On the Define tab, edit the properties of the data rule.
Note:
You cannot change the type of data rule. You can only modify the properties related to that type of data rule, such as the domain bounds, domain list, and number of attributes in a unique key.Applying a data rule to an object binds the definition of the data rule to the object. For example, binding a rule to the table Dept
ensures that the rule is implemented for the specified attribute in the table. You apply a data rule using the object editor. You can also apply a derived data rule from the Data Rule panel of the Data Profile Editor.
The Apply Data Rule Wizard enables you to apply a data rule to a data object. You can apply precreated data rules, or any data rule you created to data objects. The types of data objects to which you can apply data rules are tables, views, materialized views, and external tables.
To apply a data rule to a data object:
In the Projects Navigator, right-click the object to which you want to apply a data rule and select Open.
The editor for the data object is displayed.
On the Data Rules tab, any data rules already bound to the data object are displayed. Click Apply Rule to apply a new data rule.
The Apply Data Rule Wizard is displayed.
On the Welcome page, click Next.
On the Select Rule page, select the data rule that you want to apply to the data object and click Next.
Data rules are grouped under the nodes BUILT_IN, DERIVED_DATA_RULES, and any other data rule folders that you create.

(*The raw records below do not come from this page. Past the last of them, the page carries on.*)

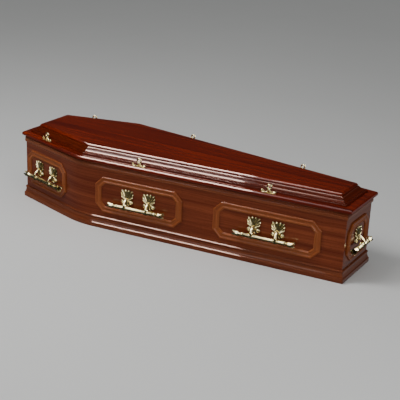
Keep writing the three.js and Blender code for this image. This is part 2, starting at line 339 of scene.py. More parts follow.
def mathNode(tree, operation, first, second, clamp=False):
    node = addNode(tree, "ShaderNodeMath", operation=operation, use_clamp=clamp)
    for socket, value in zip(node.inputs, (first, second)):
        if isinstance(value, (int, float)):
            socket.default_value = value
        else:
            tree.links.new(value, socket)
    return node.outputs[0]


def rangeNode(tree, value, low, high, outLow=0.0, outHigh=1.0, smooth=True):
    node = addNode(tree, "ShaderNodeMapRange", interpolation_type="SMOOTHSTEP" if smooth else "LINEAR")
    tree.links.new(value, node.inputs["Value"])
    for label, number in zip(("From Min", "From Max", "To Min", "To Max"), (low, high, outLow, outHigh)):
        node.inputs[label].default_value = number
    return node.outputs["Result"]


def noiseNode(tree, vector, scale, detail, roughness=0.5):
    node = addNode(tree, "ShaderNodeTexNoise")
    tree.links.new(vector, node.inputs["Vector"])
    node.inputs["Scale"].default_value = scale
    node.inputs["Detail"].default_value = detail
    node.inputs["Roughness"].default_value = roughness
    return node.outputs["Fac"]


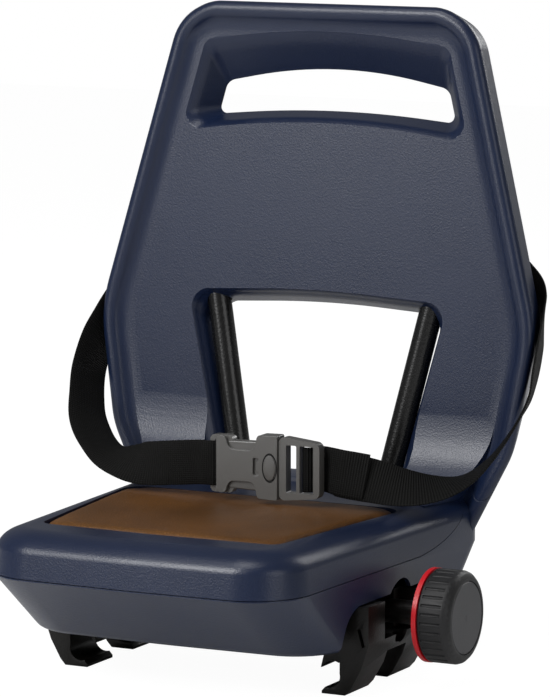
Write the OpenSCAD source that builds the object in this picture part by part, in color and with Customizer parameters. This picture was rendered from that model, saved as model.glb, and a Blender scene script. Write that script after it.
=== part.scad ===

The BUILT_IN node contains the default data rules defined in the workspace. These include rules such as foreign key, unique key, and not null.
The DERIVED_DATA_RULES node lists all the data rules that were derived as a result of data profiling.
On the Name and Description page, enter a name and an optional description for the data rule and click Next.
On the Bind Rule Parameters page, use the Binding list to select the column to which the data rule must be applied and click Next.
On the Summary page, review the selections that you made on the previous wizard pages. Click Back to modify selected values. Click Finish to apply the data rule.
The data rule is bound to the data object and is listed on the Data Rules tab.